We hope Dave & Buster's can improve its balance sheet and remain cautious until it increases its profitability or pays down its debt.
11. Key Takeaways from Dave & Buster’s Q3 Results
There weren't many positives here, starting with negative same-store sales. Revenue and EPS also fell short of Wall Street’s estimates. Overall, this was a softer quarter. The stock traded down 4.6% to $17.28 immediately following the results.
12. Is Now The Time To Buy Dave & Buster's?
Updated: December 9, 2025 at 10:30 PM EST
Before deciding whether to buy Dave & Buster's or pass, we urge investors to consider business quality, valuation, and the latest quarterly results.
We see the value of companies helping consumers, but in the case of Dave & Buster's, we’re out. To kick things off, its revenue growth was weak over the last five years, and analysts expect its demand to deteriorate over the next 12 months. And while its projected EPS for the next year implies the company’s fundamentals will improve, the downside is its same-store sales performance has disappointed. On top of that, its relatively low ROIC suggests management has struggled to find compelling investment opportunities.
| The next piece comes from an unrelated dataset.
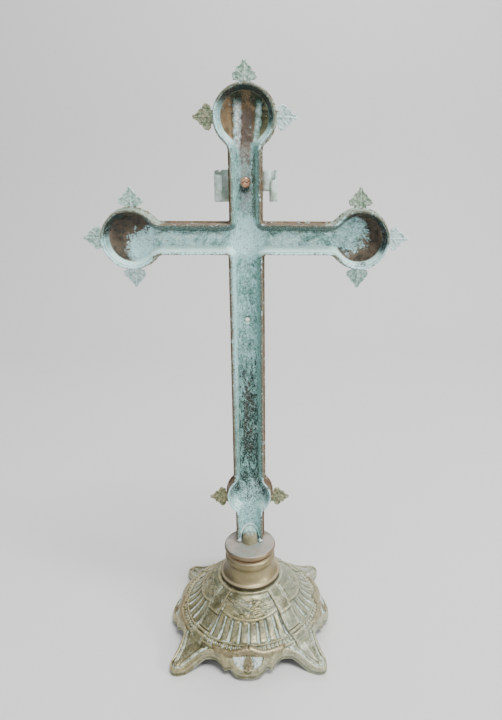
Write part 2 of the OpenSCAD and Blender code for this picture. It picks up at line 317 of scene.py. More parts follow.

Dave & Buster’s P/E ratio based on the next 12 months is 16.5x. While this valuation is reasonable, we don’t see a big opportunity at the moment. There are superior stocks to buy right now.
Wall Street analysts have a consensus one-year price target of $27.25 on the company (compared to the current share price of $17.94).
Although the price target is bullish, readers should exercise caution because analysts tend to be overly optimistic. The firms they work for, often big banks, have relationships with companies that extend into fundraising, M&A advisory, and other rewarding business lines. As a result, they typically hesitate to say bad things for fear they will lose out. We at StockStory do not suffer from such conflicts of interest, so we’ll always tell it like it is.